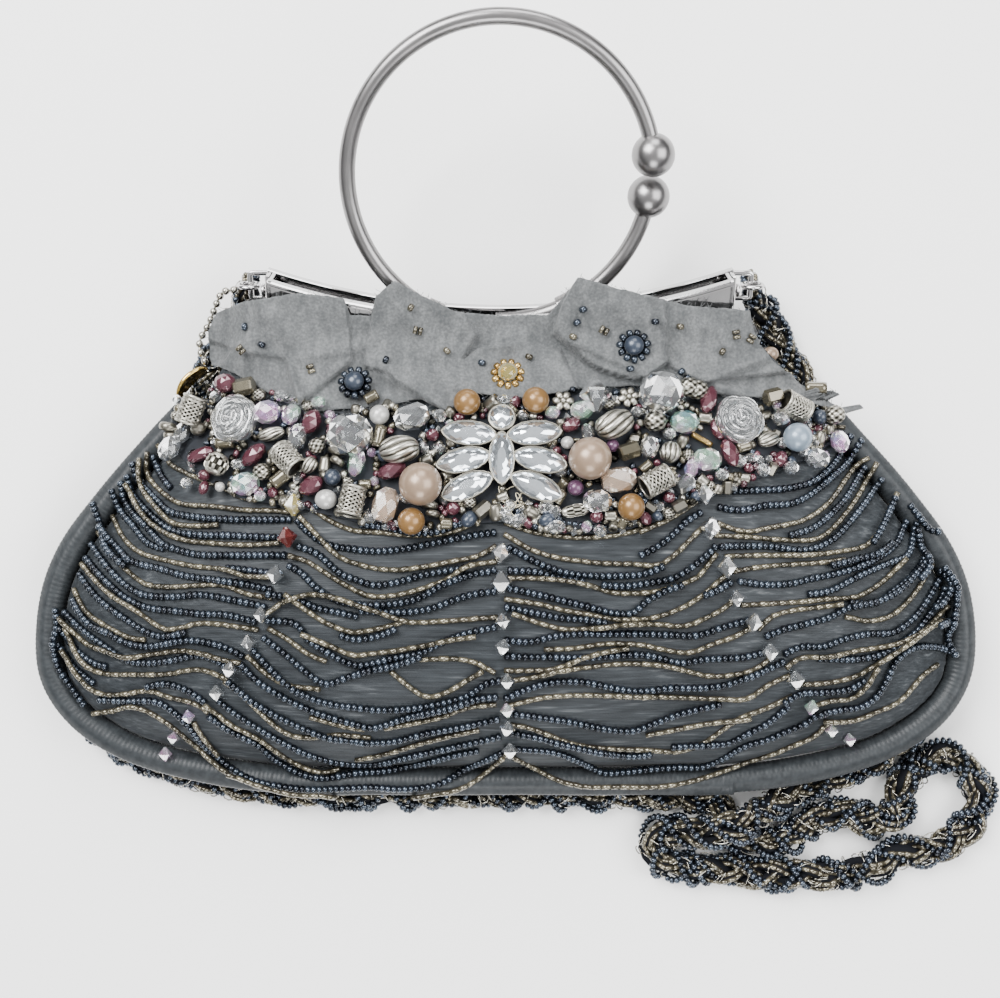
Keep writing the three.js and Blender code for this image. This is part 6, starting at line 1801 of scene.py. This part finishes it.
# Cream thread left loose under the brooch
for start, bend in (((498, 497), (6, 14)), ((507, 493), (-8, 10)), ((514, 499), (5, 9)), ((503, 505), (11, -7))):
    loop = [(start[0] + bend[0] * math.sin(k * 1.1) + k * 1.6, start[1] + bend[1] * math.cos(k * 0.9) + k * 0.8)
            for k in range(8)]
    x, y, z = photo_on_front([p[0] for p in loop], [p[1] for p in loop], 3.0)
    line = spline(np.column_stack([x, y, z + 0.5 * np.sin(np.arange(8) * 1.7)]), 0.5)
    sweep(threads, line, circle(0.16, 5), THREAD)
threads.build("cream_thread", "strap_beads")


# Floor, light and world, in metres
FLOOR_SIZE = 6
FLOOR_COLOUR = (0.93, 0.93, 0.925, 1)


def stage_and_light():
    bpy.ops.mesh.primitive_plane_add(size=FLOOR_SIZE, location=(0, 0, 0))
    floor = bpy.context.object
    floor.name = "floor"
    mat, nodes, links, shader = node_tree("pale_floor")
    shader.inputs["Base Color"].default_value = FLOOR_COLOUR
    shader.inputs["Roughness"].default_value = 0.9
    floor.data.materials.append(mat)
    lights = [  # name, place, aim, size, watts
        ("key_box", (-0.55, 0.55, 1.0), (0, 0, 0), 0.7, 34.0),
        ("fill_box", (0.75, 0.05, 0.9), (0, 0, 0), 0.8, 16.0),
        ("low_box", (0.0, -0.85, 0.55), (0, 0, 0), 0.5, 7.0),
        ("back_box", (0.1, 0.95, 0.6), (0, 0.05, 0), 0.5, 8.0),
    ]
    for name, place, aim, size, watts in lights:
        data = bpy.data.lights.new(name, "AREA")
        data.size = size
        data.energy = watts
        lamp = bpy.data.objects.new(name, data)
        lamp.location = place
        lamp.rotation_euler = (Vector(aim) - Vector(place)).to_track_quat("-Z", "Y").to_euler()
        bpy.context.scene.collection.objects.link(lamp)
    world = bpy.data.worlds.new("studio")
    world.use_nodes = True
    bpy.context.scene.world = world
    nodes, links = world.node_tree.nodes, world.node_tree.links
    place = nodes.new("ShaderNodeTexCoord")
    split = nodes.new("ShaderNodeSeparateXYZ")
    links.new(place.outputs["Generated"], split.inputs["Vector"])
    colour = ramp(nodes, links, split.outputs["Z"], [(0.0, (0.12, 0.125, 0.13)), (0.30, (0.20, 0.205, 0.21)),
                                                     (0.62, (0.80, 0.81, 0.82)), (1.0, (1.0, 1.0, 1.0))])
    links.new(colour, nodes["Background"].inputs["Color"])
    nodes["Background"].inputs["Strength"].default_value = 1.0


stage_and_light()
+ + + + +
» WHAT YOU NEED TO DO
Write the entire listing out again, word for word.

» RESULT FOR THIS TASK
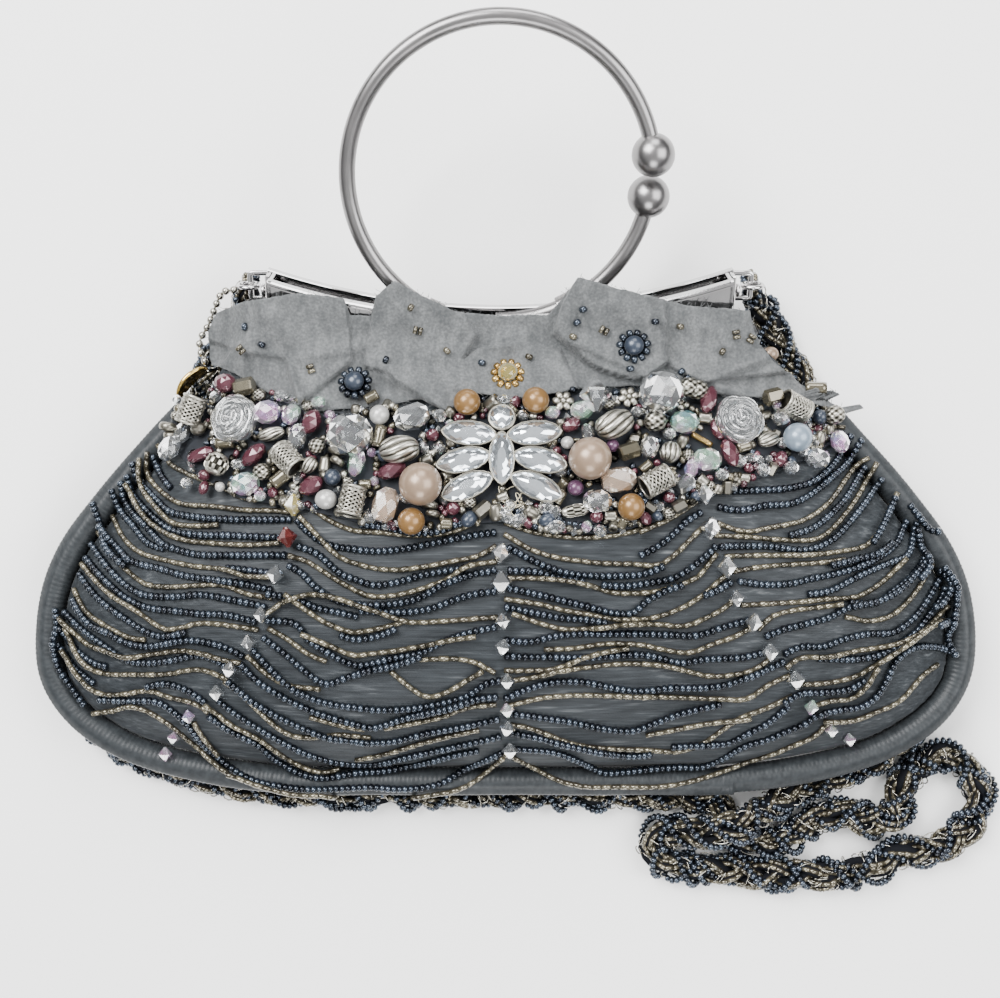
Keep writing the three.js and Blender code for this image. This is part 6, starting at line 1801 of scene.py. This part finishes it.
# Cream thread left loose under the brooch
for start, bend in (((498, 497), (6, 14)), ((507, 493), (-8, 10)), ((514, 499), (5, 9)), ((503, 505), (11, -7))):
    loop = [(start[0] + bend[0] * math.sin(k * 1.1) + k * 1.6, start[1] + bend[1] * math.cos(k * 0.9) + k * 0.8)
            for k in range(8)]
    x, y, z = photo_on_front([p[0] for p in loop], [p[1] for p in loop], 3.0)
    line = spline(np.column_stack([x, y, z + 0.5 * np.sin(np.arange(8) * 1.7)]), 0.5)
    sweep(threads, line, circle(0.16, 5), THREAD)
threads.build("cream_thread", "strap_beads")


# Floor, light and world, in metres
FLOOR_SIZE = 6
FLOOR_COLOUR = (0.93, 0.93, 0.925, 1)


def stage_and_light():
    bpy.ops.mesh.primitive_plane_add(size=FLOOR_SIZE, location=(0, 0, 0))
    floor = bpy.context.object
    floor.name = "floor"
    mat, nodes, links, shader = node_tree("pale_floor")
    shader.inputs["Base Color"].default_value = FLOOR_COLOUR
    shader.inputs["Roughness"].default_value = 0.9
    floor.data.materials.append(mat)
    lights = [  # name, place, aim, size, watts
        ("key_box", (-0.55, 0.55, 1.0), (0, 0, 0), 0.7, 34.0),
        ("fill_box", (0.75, 0.05, 0.9), (0, 0, 0), 0.8, 16.0),
        ("low_box", (0.0, -0.85, 0.55), (0, 0, 0), 0.5, 7.0),
        ("back_box", (0.1, 0.95, 0.6), (0, 0.05, 0), 0.5, 8.0),
    ]
    for name, place, aim, size, watts in lights:
        data = bpy.data.lights.new(name, "AREA")
        data.size = size
        data.energy = watts
        lamp = bpy.data.objects.new(name, data)
        lamp.location = place
        lamp.rotation_euler = (Vector(aim) - Vector(place)).to_track_quat("-Z", "Y").to_euler()
        bpy.context.scene.collection.objects.link(lamp)
    world = bpy.data.worlds.new("studio")
    world.use_nodes = True
    bpy.context.scene.world = world
    nodes, links = world.node_tree.nodes, world.node_tree.links
    place = nodes.new("ShaderNodeTexCoord")
    split = nodes.new("ShaderNodeSeparateXYZ")
    links.new(place.outputs["Generated"], split.inputs["Vector"])
    colour = ramp(nodes, links, split.outputs["Z"], [(0.0, (0.12, 0.125, 0.13)), (0.30, (0.20, 0.205, 0.21)),
                                                     (0.62, (0.80, 0.81, 0.82)), (1.0, (1.0, 1.0, 1.0))])
    links.new(colour, nodes["Background"].inputs["Color"])
    nodes["Background"].inputs["Strength"].default_value = 1.0


stage_and_light()